I had my dog evaluated a few days ago by the head rehab vet at the University of Tennessee. She said she can already tell he's uncomfortable in his lumbosacral area likely due to protection sport, dock diving, disc, herding, etc. And he'll be 4 years old in a week. :-( But she gave me some good exercises to work with him on before taking him out on the field. Like active range of motion stretches with the neck and spine, sitting pretty, bows, that sort of thing. She also recommended doing massage on him perhaps once a week or so. Hopefully we'll keep him working for a while with good management.


----------



## Geoff Empey (Jan 8, 2008)

I think one of the biggest things with these dogs is actually properly warming them up before crazy exercise. Which is a tedious task at best as they just want to go go go go and then go some more. But if you can do short retrieve games any a safe area before asking the world goes a long way IMO for an athlete .. canine or otherwise. 

Which to me is a great argument for a sled harness and bike, slat mill or dog treadmill. Where the handler controls the pace and change of direction. 

The Sashinator is 5 this July and really the only thing that I noticed slow her down. Was when she took Kevin down last September during an entry on the flee attack and he fell on her. (total accident) It took her awhile to recover from that. A couple trips to the vet Chiropractor helped immensely though she still may be sore from it as she sometimes seems to be in discomfort the same way just after the original injuriy. It doesn't seem to phase her at all if she is sore, her entries are still as fast and hard. Though she seems to think a little bit more and might actually *egads* think a bit before the impact. So maybe she is starting to slow down in her old age.


----------



## Gerald Guay (Jun 15, 2010)

From a coaching (humans) perspective:

I agree with Geoff about the warm up. As with human athletes a proper warm up is a must before the dog goes into high intensity. Wolves and foxes have been trotting around for hours before they strike.

Our dogs should also be let to do some easy trotting after their hard workout. Maybe 10 minutes on a soft surface. Prevents the muscles from stiffening up. 

A workout with difficult jumps, as in Ringsports, should be followed by a couple of days without jumping. Gives a chance for those micro tears/trauma to heal.

Rest and recovery is also important. A dog should not be exercised hard every day (kind of difficult with those high drive dogs of ours). Human athletes practice the "hard, easy" method. Train hard one day, train easy the next. It help recovers.

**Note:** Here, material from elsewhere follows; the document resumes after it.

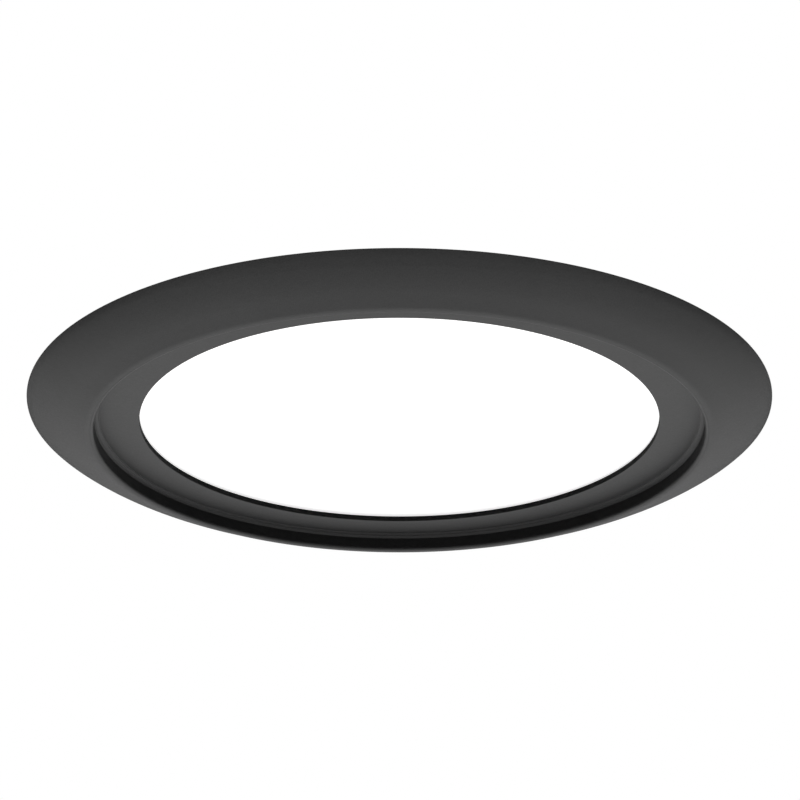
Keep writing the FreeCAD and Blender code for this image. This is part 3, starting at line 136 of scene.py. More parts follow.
def blasted_casting():
    # Die-cast aluminium, shot-blasted after casting: dull silver with small even pits and faint
    # clouds where the metal flowed.
    material, tree, place = finish_tree("blasted_die_cast_aluminium")
    pits = add(
        tree,
        "ShaderNodeTexNoise",
        {"Vector": place, "Scale": per(0.4), "Detail": 4.0, "Roughness": 0.65},
    )
    flow = add(tree, "ShaderNodeTexNoise", {"Vector": place, "Scale": per(18), "Detail": 2.0})
    bump = add(tree, "ShaderNodeBump", {"Strength": 0.6, "Distance": 0.06 * MM, "Height": pits})
    cloud = add(tree, "ShaderNodeMapRange", {"Value": flow, "From Min": 0.3, "From Max": 0.7})
    tone = add(
        tree,
        "ShaderNodeMix",
        {0: cloud, 6: colour("A9ABAC"), 7: colour("BDBFBF")},
        data_type="RGBA",
    )
    dull = add(
        tree,
        "ShaderNodeMapRange",
        {"Value": pits, "From Min": 0.3, "From Max": 0.7, "To Min": 0.48, "To Max": 0.64},
    )
    metal = add(
        tree,
        "ShaderNodeBsdfPrincipled",
        {"Base Color": tone, "Metallic": 1.0, "Roughness": dull, "Normal": bump},
    )
    add(tree, "ShaderNodeOutputMaterial", {"Surface": metal})
    return material


def mill_sheet():
    # Rolled aluminium sheet as it leaves the mill, then pressed: pale silver with long fine rolling
    # lines one way, and the soft smudges of handling.
    material, tree, place = finish_tree("mill_finish_aluminium_sheet")
    along = add(tree, "ShaderNodeMapping", {"Vector": place, "Scale": (0.03, 1.0, 1.0)})
    lines = add(
        tree,
        "ShaderNodeTexNoise",
        {"Vector": along, "Scale": per(0.5), "Detail": 4.0, "Roughness": 0.6},
    )
    hands = add(tree, "ShaderNodeTexNoise", {"Vector": place, "Scale": per(22), "Detail": 3.0})
    smudge = add(tree, "ShaderNodeMapRange", {"Value": hands, "From Min": 0.45, "From Max": 0.75})
    tone = add(
        tree,
        "ShaderNodeMix",
        {0: smudge, 6: colour("C9CBCD"), 7: colour("B4B6B8")},
        data_type="RGBA",
    )
    rolled = add(
        tree,
        "ShaderNodeMapRange",
        {"Value": lines, "From Min": 0.3, "From Max": 0.7, "To Min": 0.26, "To Max": 0.4},
    )
    worn = add(tree, "ShaderNodeMath", {0: smudge, 1: 0.12, 2: rolled}, operation="MULTIPLY_ADD")
    bump = add(tree, "ShaderNodeBump", {"Strength": 0.25, "Distance": 0.02 * MM, "Height": lines})
    metal = add(
        tree,
        "ShaderNodeBsdfPrincipled",
        {"Base Color": tone, "Metallic": 1.0, "Roughness": worn, "Normal": bump},
    )
    add(tree, "ShaderNodeOutputMaterial", {"Surface": metal})
    return material


def zinc_plate():
    # Bright zinc plate on pressed and headed steel: bluish silver, with a faint straw cast in
    # places from its passivation, and the grain of the strip under it.
    material, tree, place = finish_tree("bright_zinc_plated_steel")
    along = add(tree, "ShaderNodeMapping", {"Vector": place, "Scale": (1.0, 0.12, 1.0)})
    lines = add(
        tree,
        "ShaderNodeTexNoise",
        {"Vector": along, "Scale": per(0.35), "Detail": 3.0, "Roughness": 0.6},
    )
    bath = add(tree, "ShaderNodeTexNoise", {"Vector": place, "Scale": per(6), "Detail": 2.0})
    straw = add(tree, "ShaderNodeMapRange", {"Value": bath, "From Min": 0.35, "From Max": 0.85})
    tone = add(
        tree,
        "ShaderNodeMix",
        {0: straw, 6: colour("B3B9C0"), 7: colour("BFBBAD")},
        data_type="RGBA",
    )
    bright = add(
        tree,
        "ShaderNodeMapRange",
        {"Value": lines, "From Min": 0.3, "From Max": 0.7, "To Min": 0.26, "To Max": 0.36},
    )
    bump = add(tree, "ShaderNodeBump", {"Strength": 0.12, "Distance": 0.02 * MM, "Height": lines})
    metal = add(
        tree,
        "ShaderNodeBsdfPrincipled",
        {"Base Color": tone, "Metallic": 1.0, "Roughness": bright, "Normal": bump},
    )
    add(tree, "ShaderNodeOutputMaterial", {"Surface": metal})
    return material


def nickel_plate():
    # Sintered magnets, barrel-plated with nickel: bright warm silver with the soft dents of the
    # barrel.
    material, tree, place = finish_tree("barrel_plated_nickel")
    dents = add(tree, "ShaderNodeTexNoise", {"Vector": place, "Scale": per(1.2), "Detail": 2.0})
    tone = add(
        tree,
        "ShaderNodeMix",
        {0: dents, 6: colour("B9B4AA"), 7: colour("CBC7BE")},
        data_type="RGBA",
    )
    bright = add(
        tree,
        "ShaderNodeMapRange",
        {"Value": dents, "From Min": 0.3, "From Max": 0.7, "To Min": 0.12, "To Max": 0.24},
    )
    bump = add(tree, "ShaderNodeBump", {"Strength": 0.2, "Distance": 0.03 * MM, "Height": dents})
    metal = add(
        tree,
        "ShaderNodeBsdfPrincipled",
        {"Base Color": tone, "Metallic": 1.0, "Roughness": bright, "Normal": bump},
    )
    add(tree, "ShaderNodeOutputMaterial", {"Surface": metal})
    return material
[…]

I would not let too much time go by with out giving the dog fresh water and once he has settled down after a hard workout (between 35 and 45 minutes later) he should be given a very small high protein meal with some fat so that the recovery process starts right away. We want to avoid a catabolic state. anabolic 

Cheers,

Gerald


----------



## Chris Jones II (Mar 20, 2011)

Isn't there a thread about not playing fetch and frisbee with Mals? Seems like a working dog should be able to handle that sort of playing.


----------



## Maren Bell Jones (Jun 7, 2006)

Moreso that they can handle it, but the question is for what price they pay as they age, just like human athletes who peak in their teens/twenties, but don't take care of themselves as far as maintenance. I'm not retiring my dog just because he's uncomfortable (it's really subtle, I would never have noticed and I try to watch him like a hawk), but I'm just going to be more mindful of stretching and warming as I'd like him to be as comfortable as possible for as long as possible.


----------